Episoden aus dem Literarischen Quartett gibt es bei Youtube, ich habe aber auch welche heruntergeladen und zur Verfügung gestellt; sie wirken etwas altbacken auf meine SuS. Aktueller sind die Aufzeichnungen der Tage der deutschsprachigen Literatur, die meist bei 3Sat und bei der TddL-Seite stehen, aber nicht dauerhaft.

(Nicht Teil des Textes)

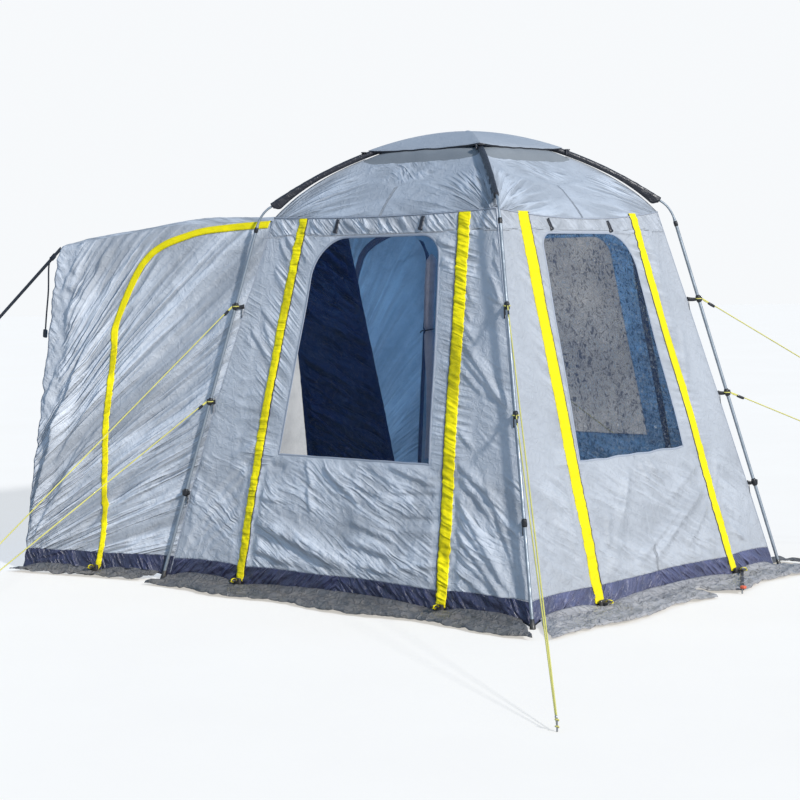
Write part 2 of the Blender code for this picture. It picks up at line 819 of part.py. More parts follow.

4. Vorgeschlagener und tatsächlicher Ablauf
Das ISB schlägt vor:
- Informationsphase: 8′, spontan ausgelost:
- Information zu Inhalt
- Information zu Autor*in
- Protagonisten/Figurenkonstellation
- Erzählgestaltung
- Gesprächsphase: 8′ – Beginn mit ausgeloster Impulsfrage
- Abschlussphase: 4′ – Reflexion über Gespräch
Die Abschnitte der Informationsphase habe ich nicht spontan ausgelost oder zugewiesen. sondern die SuS bereiteten sich auf ihren Schwerpunkt vor. Für die Wertung als großen Leistungsnachweis würde ich das aber so wie vorgeschlagen machen.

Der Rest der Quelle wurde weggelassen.